Associate Health critic Keith Jorgenson introduced the Provincial Health Authority (ER Virtual Physician right-to-know) Amendment Act, in the legislature Wednesday afternoon.
Under the private member’s bill, it calls for the minister to “make information available to the public through a website or other electronic means when an emergency room in a hospital only has virtual physician services available and no physician is available to physically attend patients visiting the emergency room.”
The bill’s wording would also require the minister to make this information available within an hour that the provincial health authority approves the use of a virtual physician.
Jorgenson spoke about the bill alongside NDP Health critic Meara Conway at an embargoed news conference prior to the bill being introduced.
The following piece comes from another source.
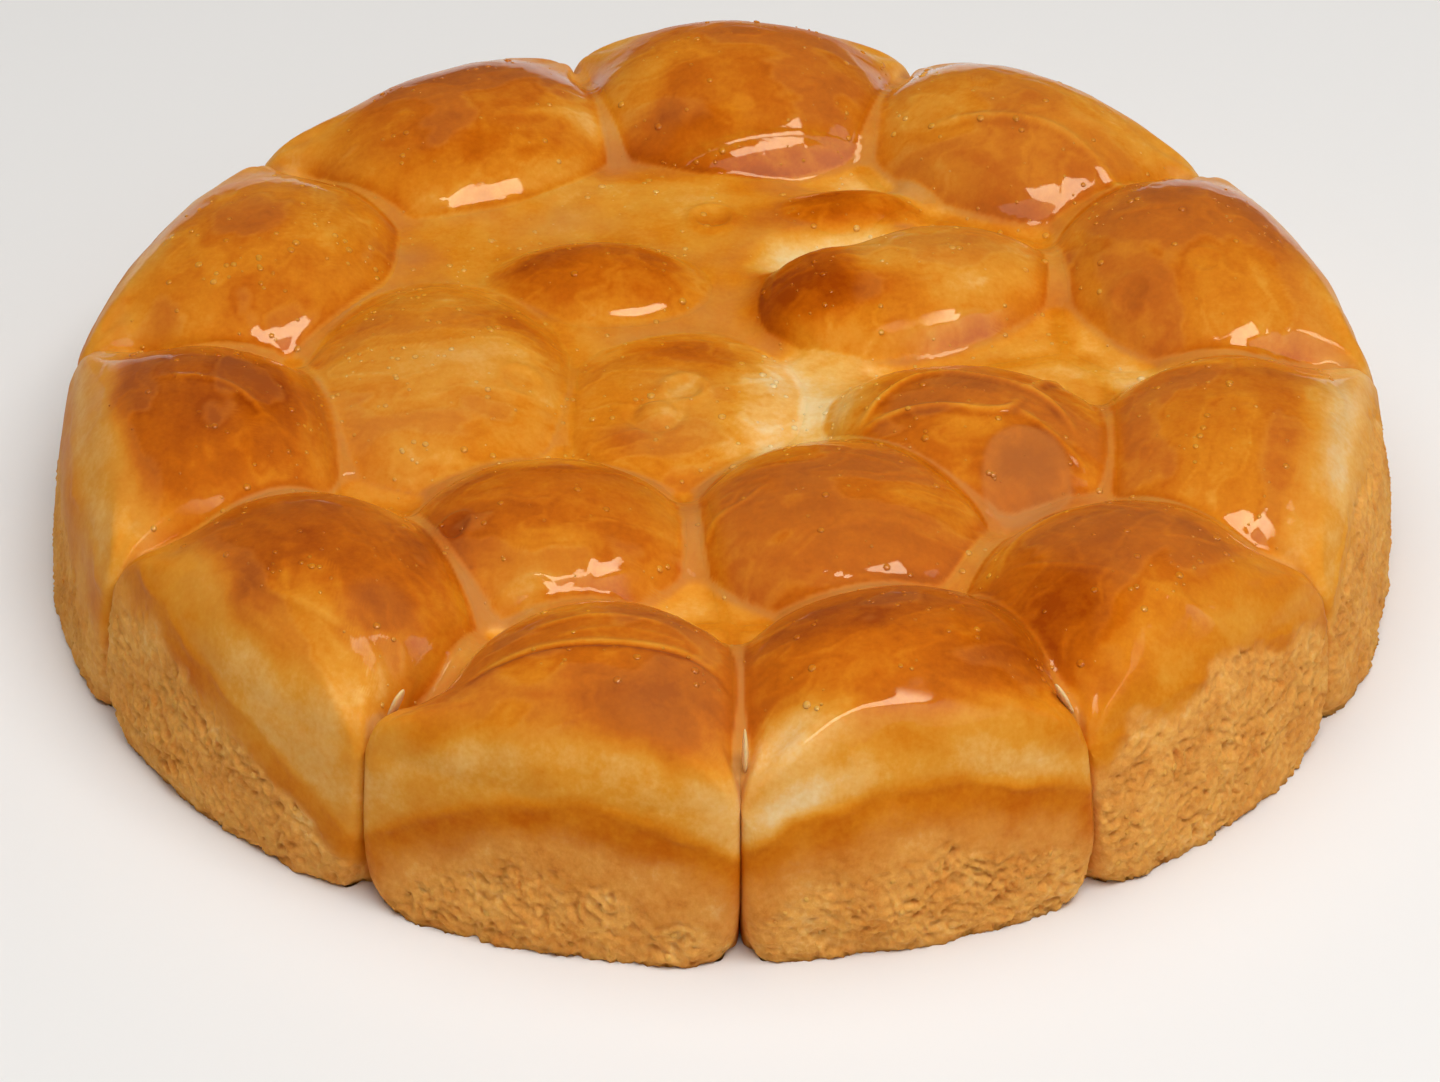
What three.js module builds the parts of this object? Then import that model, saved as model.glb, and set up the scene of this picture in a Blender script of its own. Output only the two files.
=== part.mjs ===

“I think it’s extraordinary we need to introduce legislation like this,” Jorgenson said. “It’s common sense for a government that’s been in power for 18 years that people need to know when a hospital or ER has no doctor on staff. Rural folk have a right to know.”
He also said that in an emergency rural people have to make decisions on what direction they are driving in. “And they need to know the hospital they are driving towards has a doctor that is able to help them given the emergency that they have on that day.”
Jorgenson said no one is questioning the use of virtual care — “it has a place in primary medicine” — but people had a right to know if they had a broken arm or were bleeding if a hospital had an actual doctor on site.
This latest NDP bill on notifications about the use of virtual physicians comes in the same session that the NDP have put forward another bill about notifications in the case of service disruptions and ER closures.